DATASET EXTRACT:
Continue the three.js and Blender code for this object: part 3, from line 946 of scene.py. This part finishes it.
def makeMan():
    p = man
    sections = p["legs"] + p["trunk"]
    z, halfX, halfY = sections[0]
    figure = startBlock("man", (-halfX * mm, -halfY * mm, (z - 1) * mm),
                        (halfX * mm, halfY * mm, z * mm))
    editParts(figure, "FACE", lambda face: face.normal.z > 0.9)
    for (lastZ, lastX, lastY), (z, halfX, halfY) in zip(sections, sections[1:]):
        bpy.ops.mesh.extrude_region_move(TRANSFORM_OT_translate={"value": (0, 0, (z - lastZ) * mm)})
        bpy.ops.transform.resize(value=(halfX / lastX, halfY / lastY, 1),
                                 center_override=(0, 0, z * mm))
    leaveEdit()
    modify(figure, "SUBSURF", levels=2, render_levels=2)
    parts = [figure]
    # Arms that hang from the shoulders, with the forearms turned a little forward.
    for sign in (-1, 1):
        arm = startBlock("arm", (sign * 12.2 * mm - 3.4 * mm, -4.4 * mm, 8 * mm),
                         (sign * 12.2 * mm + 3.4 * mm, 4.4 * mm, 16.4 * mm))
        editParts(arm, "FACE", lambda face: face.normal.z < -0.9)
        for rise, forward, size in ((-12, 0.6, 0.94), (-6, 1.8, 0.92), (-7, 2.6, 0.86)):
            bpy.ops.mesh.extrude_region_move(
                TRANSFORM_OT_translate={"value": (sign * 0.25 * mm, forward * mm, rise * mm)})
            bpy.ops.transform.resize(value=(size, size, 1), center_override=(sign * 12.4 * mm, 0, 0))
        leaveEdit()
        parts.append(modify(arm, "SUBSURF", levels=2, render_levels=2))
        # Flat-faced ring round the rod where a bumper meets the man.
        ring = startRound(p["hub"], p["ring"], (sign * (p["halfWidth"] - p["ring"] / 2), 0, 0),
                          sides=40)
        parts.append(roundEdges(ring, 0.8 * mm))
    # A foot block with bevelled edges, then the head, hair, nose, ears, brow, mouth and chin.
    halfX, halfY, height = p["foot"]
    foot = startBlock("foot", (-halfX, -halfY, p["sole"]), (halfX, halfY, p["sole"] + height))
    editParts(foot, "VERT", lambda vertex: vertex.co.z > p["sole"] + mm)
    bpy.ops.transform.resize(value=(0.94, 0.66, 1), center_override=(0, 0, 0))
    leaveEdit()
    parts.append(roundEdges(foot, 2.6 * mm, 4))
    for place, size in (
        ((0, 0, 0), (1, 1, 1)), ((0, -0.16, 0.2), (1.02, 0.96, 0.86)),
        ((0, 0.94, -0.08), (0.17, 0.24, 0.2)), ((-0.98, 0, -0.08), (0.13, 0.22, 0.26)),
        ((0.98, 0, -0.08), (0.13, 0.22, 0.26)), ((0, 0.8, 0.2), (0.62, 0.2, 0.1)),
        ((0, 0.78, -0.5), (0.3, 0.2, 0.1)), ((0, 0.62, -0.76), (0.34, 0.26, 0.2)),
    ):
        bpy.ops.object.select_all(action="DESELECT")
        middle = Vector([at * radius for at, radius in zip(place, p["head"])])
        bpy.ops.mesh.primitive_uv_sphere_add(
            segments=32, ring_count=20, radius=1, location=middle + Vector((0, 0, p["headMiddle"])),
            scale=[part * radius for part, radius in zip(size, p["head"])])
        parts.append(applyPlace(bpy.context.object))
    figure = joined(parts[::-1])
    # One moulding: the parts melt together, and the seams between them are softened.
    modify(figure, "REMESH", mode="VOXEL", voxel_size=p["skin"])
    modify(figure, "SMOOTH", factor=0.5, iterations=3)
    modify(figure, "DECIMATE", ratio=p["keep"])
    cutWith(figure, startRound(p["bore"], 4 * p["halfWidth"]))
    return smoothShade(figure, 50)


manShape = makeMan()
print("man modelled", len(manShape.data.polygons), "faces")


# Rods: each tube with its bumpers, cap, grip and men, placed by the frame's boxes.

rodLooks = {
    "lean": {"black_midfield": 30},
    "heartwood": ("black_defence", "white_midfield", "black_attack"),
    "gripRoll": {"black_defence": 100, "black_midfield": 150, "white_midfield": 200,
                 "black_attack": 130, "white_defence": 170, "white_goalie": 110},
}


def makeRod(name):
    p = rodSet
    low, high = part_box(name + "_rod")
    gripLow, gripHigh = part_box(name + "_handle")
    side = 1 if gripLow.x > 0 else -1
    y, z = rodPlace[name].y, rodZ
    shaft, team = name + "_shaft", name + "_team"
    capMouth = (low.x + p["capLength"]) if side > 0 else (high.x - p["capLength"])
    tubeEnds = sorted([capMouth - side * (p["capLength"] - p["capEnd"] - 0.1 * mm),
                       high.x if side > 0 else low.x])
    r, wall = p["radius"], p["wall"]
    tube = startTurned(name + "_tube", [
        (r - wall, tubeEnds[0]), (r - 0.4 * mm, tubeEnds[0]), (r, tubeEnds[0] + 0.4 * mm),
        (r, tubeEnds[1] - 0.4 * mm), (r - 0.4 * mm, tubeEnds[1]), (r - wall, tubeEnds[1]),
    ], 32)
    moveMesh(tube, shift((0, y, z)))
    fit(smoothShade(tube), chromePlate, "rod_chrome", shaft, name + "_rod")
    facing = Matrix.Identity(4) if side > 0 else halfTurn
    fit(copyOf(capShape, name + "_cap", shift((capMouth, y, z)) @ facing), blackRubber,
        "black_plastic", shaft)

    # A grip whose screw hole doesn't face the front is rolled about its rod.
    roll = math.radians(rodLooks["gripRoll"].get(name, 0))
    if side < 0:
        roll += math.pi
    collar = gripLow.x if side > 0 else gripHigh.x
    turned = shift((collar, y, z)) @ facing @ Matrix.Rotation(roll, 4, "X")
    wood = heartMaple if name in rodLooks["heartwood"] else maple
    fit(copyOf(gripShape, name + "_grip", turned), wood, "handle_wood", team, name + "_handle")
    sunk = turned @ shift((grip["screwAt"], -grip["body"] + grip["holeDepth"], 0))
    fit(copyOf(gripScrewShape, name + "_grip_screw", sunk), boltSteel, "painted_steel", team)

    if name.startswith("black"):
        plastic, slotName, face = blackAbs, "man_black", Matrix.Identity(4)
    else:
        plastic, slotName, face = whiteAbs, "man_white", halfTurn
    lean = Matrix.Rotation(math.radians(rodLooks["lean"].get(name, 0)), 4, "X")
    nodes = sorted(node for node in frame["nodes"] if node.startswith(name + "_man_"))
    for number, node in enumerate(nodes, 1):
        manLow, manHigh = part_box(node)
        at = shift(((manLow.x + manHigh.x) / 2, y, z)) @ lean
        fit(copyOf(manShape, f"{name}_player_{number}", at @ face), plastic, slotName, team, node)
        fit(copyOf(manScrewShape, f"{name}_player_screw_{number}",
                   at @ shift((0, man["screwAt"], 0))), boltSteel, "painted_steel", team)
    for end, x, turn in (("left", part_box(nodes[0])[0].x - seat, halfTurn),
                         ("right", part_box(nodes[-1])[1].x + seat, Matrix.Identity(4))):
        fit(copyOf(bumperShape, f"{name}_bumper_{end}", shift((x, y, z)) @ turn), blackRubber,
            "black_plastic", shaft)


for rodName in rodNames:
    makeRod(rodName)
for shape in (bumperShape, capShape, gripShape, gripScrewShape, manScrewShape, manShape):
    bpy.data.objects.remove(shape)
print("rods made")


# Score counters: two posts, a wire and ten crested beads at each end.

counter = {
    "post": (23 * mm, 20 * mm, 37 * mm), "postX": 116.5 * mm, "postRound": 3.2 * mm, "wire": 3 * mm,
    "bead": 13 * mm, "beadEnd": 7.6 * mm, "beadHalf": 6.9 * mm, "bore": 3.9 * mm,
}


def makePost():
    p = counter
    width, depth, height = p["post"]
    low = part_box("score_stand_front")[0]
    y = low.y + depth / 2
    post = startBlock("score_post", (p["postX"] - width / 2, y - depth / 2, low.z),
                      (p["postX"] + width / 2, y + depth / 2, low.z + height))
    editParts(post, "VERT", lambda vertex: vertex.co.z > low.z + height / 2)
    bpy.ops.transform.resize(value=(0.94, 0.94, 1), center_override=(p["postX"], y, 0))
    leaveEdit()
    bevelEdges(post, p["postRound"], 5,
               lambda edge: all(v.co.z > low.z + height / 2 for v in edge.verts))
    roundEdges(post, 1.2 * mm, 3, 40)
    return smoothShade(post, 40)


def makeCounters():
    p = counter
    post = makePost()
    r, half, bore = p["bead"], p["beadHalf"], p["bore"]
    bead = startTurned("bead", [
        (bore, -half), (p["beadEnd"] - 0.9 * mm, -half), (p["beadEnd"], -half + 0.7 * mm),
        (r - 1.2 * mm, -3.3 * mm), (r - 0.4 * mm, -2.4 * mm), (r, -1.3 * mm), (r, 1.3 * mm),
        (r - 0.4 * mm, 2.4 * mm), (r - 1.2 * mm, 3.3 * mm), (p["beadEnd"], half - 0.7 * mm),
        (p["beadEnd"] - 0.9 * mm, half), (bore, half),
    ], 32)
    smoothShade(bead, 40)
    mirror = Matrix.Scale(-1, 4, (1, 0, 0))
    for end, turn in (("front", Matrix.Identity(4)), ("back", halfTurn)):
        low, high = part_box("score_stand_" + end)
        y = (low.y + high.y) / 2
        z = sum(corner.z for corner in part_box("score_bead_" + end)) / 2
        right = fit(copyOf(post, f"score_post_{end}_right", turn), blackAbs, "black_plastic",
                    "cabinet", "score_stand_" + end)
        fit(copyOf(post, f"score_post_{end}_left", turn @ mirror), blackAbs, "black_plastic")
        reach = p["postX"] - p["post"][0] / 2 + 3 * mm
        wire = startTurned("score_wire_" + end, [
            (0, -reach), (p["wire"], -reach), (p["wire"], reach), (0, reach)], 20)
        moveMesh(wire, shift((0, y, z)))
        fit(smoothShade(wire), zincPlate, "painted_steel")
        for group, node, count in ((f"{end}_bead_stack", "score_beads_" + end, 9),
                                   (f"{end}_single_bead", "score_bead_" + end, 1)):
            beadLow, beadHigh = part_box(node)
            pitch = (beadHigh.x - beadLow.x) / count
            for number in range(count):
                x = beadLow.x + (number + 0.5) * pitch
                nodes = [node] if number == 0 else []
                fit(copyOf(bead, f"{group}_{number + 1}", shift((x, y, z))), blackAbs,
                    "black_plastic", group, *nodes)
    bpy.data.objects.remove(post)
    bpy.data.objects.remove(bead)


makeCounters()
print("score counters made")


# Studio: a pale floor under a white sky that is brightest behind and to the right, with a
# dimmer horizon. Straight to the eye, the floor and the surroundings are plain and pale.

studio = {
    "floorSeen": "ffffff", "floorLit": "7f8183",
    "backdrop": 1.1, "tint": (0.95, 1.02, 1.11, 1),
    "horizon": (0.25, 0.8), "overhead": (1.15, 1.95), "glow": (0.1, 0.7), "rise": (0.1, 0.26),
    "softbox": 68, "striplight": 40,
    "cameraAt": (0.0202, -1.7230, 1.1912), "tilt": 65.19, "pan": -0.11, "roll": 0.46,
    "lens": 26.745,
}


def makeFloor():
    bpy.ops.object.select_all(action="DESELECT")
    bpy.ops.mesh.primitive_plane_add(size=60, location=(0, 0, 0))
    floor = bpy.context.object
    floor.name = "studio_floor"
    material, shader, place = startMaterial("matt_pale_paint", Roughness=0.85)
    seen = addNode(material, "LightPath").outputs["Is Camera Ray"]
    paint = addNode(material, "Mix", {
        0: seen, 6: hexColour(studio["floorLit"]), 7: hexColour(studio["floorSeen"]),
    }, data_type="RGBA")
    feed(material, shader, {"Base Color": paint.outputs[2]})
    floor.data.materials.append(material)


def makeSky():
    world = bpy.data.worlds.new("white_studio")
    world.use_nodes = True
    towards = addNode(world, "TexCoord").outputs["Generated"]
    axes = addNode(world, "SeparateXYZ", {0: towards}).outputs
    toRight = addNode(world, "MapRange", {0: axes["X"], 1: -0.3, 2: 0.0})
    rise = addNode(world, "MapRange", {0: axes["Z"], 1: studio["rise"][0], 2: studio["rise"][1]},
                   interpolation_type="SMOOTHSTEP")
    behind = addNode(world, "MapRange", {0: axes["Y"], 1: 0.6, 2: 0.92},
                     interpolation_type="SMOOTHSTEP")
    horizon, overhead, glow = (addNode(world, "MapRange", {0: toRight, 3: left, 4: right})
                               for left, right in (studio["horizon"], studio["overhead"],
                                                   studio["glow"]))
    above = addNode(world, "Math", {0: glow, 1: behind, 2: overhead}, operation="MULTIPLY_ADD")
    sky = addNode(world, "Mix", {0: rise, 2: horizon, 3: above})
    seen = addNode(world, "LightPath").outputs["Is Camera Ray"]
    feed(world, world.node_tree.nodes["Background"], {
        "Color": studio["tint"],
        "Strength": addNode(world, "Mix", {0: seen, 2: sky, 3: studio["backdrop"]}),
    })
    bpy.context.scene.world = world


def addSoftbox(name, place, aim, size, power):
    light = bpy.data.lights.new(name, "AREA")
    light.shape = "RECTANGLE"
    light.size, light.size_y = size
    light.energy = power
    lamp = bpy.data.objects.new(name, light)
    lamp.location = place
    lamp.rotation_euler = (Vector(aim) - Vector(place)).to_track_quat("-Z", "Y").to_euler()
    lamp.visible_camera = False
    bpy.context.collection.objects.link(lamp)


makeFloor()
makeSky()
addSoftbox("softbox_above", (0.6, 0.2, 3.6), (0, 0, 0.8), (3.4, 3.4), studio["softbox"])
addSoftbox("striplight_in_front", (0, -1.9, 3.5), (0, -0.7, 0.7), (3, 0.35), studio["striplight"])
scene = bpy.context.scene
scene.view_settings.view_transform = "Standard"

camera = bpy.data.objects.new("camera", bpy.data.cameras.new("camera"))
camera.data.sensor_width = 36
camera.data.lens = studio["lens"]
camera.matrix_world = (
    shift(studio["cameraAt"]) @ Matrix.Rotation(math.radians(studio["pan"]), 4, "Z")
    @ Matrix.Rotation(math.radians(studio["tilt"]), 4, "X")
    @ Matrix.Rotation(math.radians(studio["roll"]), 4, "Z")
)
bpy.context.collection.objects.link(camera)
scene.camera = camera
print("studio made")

---

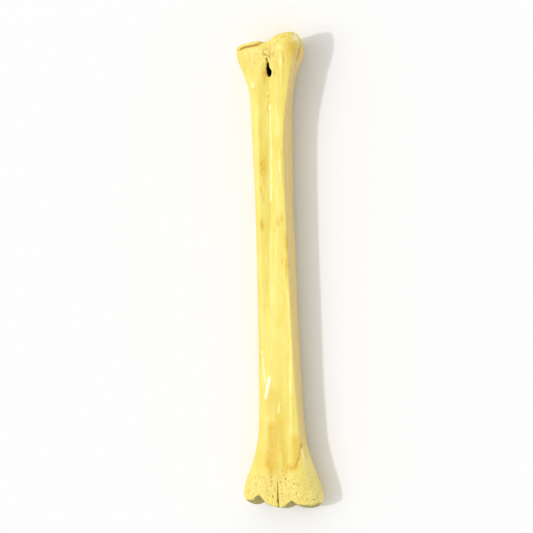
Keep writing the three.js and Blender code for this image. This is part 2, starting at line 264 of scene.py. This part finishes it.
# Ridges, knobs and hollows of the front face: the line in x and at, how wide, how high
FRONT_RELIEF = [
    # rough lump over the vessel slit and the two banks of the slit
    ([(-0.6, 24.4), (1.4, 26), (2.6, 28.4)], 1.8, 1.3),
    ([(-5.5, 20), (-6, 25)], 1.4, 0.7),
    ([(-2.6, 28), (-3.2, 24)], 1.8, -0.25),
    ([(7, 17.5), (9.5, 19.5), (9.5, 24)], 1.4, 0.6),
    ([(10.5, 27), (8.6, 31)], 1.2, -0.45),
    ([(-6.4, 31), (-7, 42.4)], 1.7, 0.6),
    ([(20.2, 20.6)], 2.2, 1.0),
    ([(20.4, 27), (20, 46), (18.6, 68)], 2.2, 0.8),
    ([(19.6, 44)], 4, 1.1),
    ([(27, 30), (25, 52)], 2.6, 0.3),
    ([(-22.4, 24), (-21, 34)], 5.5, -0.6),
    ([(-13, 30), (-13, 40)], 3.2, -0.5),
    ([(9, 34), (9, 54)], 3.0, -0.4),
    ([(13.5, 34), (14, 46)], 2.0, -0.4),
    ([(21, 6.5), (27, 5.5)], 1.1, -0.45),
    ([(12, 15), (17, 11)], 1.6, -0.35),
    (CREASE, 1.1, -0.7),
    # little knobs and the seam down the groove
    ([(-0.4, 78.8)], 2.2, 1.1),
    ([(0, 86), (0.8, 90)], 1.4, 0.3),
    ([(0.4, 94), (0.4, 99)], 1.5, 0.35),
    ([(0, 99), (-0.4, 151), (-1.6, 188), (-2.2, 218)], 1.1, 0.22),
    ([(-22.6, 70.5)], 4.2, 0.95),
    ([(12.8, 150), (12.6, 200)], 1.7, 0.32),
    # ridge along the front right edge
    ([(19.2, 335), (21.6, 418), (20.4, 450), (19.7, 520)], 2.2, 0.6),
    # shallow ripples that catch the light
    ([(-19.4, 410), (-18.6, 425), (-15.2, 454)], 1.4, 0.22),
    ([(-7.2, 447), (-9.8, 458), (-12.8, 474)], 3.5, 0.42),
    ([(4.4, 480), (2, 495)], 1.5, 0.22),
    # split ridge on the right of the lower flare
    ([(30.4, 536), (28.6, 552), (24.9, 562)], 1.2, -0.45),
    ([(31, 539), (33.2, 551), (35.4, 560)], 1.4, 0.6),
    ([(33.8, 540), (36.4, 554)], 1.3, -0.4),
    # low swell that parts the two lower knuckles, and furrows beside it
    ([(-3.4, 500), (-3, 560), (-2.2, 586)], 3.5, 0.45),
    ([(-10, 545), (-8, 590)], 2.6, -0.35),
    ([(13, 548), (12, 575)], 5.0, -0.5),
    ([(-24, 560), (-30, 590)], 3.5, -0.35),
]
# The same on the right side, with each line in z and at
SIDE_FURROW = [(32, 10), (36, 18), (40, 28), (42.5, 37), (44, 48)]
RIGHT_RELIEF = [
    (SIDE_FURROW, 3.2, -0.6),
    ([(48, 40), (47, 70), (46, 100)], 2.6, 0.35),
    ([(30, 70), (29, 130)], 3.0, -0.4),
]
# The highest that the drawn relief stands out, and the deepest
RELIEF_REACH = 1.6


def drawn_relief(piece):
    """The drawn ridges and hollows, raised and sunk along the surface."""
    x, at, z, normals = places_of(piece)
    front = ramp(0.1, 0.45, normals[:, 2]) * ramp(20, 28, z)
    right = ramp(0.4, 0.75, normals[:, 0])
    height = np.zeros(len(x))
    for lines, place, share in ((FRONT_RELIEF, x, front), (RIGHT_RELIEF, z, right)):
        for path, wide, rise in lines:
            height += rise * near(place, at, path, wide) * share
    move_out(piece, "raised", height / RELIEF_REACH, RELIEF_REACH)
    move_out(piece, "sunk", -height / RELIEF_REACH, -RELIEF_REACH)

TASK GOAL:
Which lines in the data above contain "finishes"? Show each one.

RESULT OF THIS TASK:
Continue the three.js and Blender code for this object: part 3, from line 946 of scene.py. This part finishes it.
Keep writing the three.js and Blender code for this image. This is part 2, starting at line 264 of scene.py. This part finishes it.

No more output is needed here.